P.S. Can you send me an eye bath, a small

sponge, and a bottle of “Glyco Thymoline. “An

ALKALINE. ANTISEPTIC. EYE WASH.” I’ve borrowed

this lot from a “merchant” who hails from Egypt.

It keeps my eyes in better condition than that grease

you gave me. They got rather bad a week, or two, ago

very red on lids, and bloodshot. And were all glued

up in the morning so that I couldn’t open them.

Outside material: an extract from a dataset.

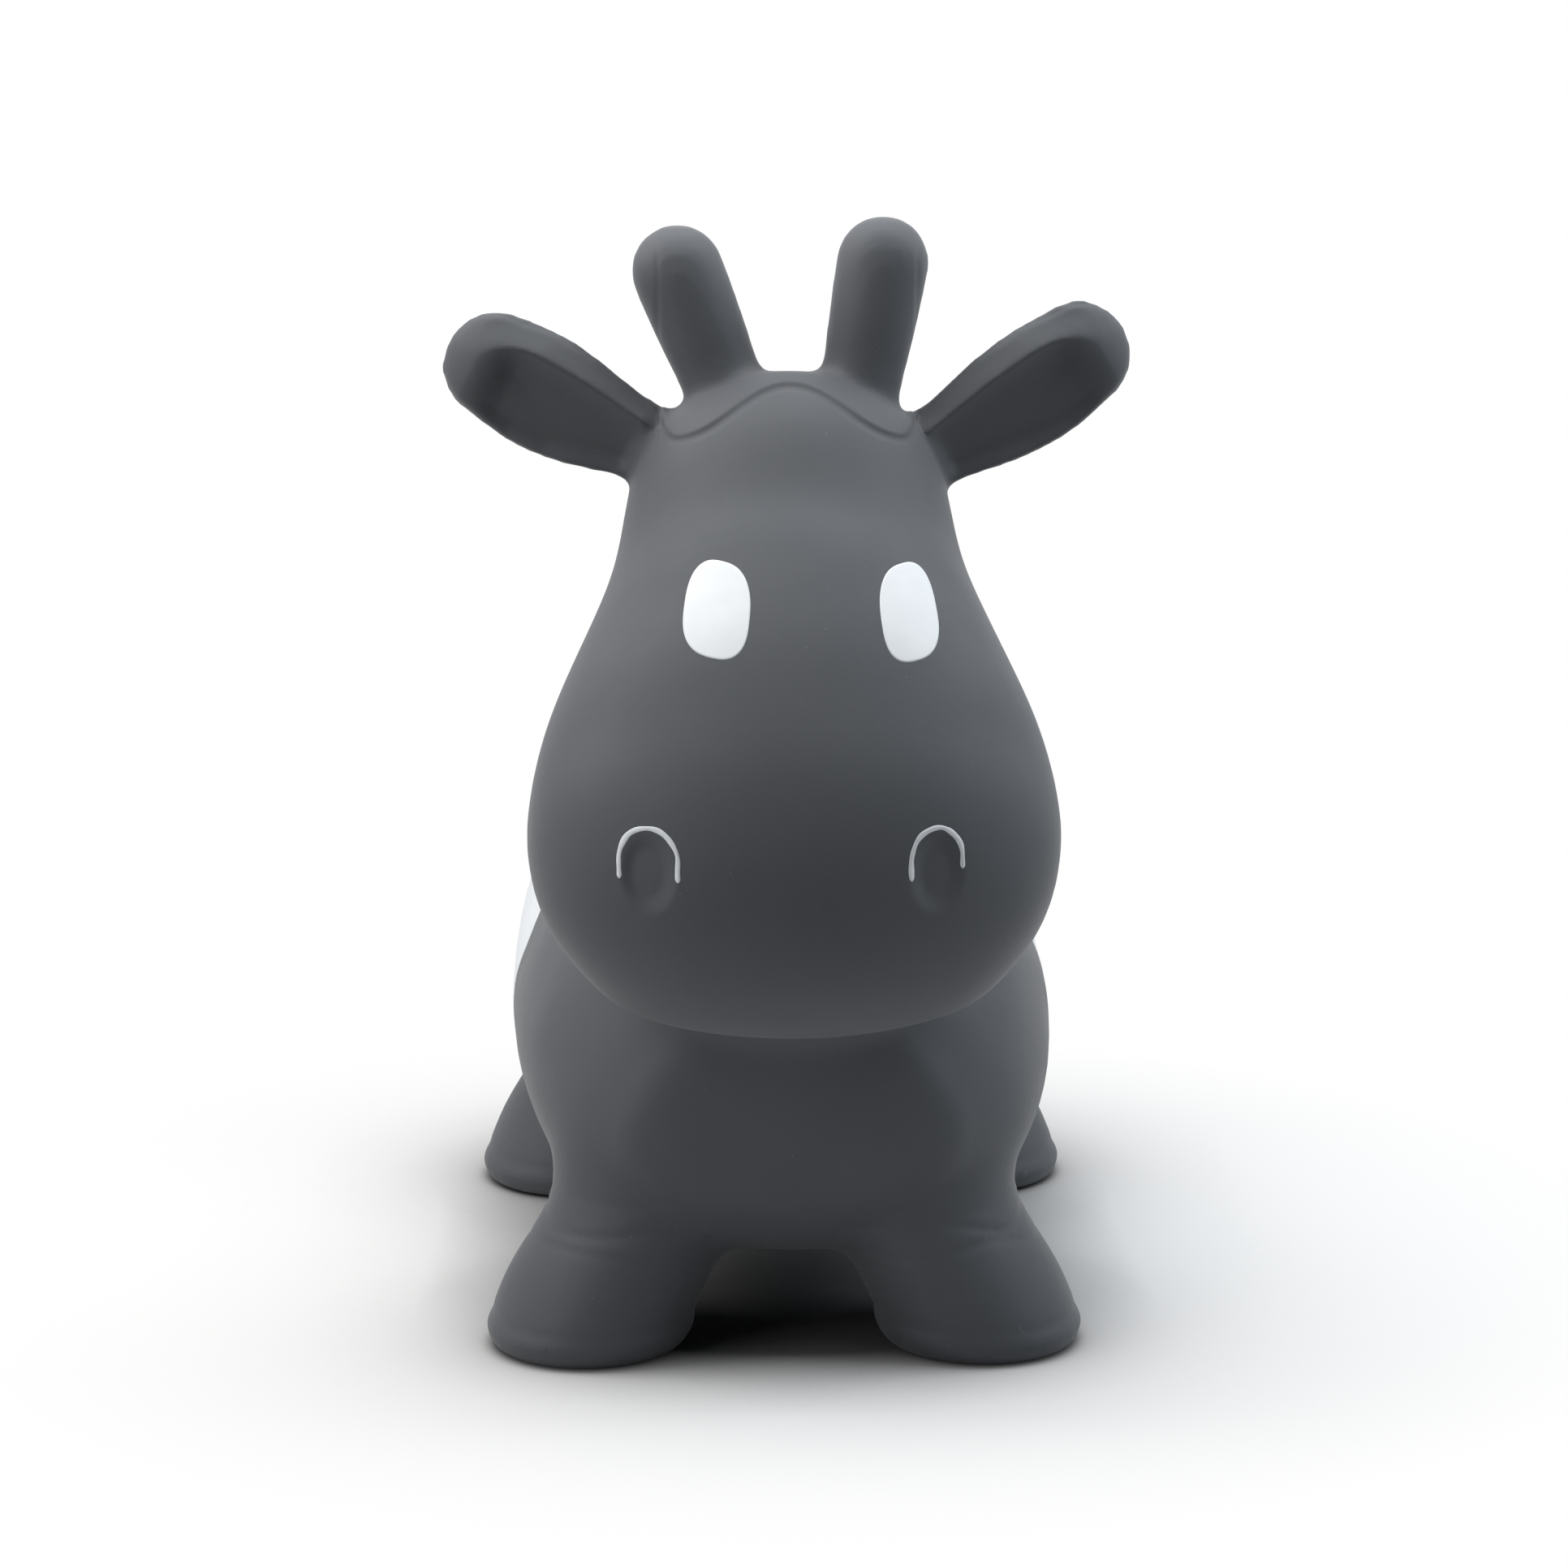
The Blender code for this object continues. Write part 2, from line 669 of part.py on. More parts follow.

Wind up. Thought I was going thick. They still scale

freely, and are generally a bloody nuisance.

 

 

 In this letter to his father Bernard describes his observations from the ‘Verandah’ of parachutes falling in the distance and the rattling drum sounds of training exercises being carried out. However, in between these familiar war scenes Bernard also reveals the more domestic side to his life at war. In careful detail Bernard tells his father about the work he has been doing to create a more homely atmosphere in his new lodgings at Quirk Cottage. Bernard decorates his new cottage and begins cultivating a beautiful garden from flowers he’s found in a bombed out village that was completely destroyed – a stark juxtaposition that underlines the danger and tragedy of war.

Not only do we here about the cottage and the garden, but Bernard also describes his dinner in detail which reveals more about what everyday life was like as a war pilot. Tinned meats and fish were an essential part of the menu for servicemen as it was a calorie rich form of sustenance that wouldn’t perish quickly. Whisky was also a vital part of daily rations. Alcohol was a necessity during the war to help boost morale and to give the men courage. Despite Bernard’s generous description of the food rations each ingredient served a purpose to provide servicemen with the essential nutrients and vitamins to keep fighting.

 

Dog biscuit – Also known as ‘Hard Tack’, a hard biscuit made from flour, water and salt. These biscuits were so hard they needed to be soaked before eating.

 

Key Lights – Signalling lights used for sending Morse code messages.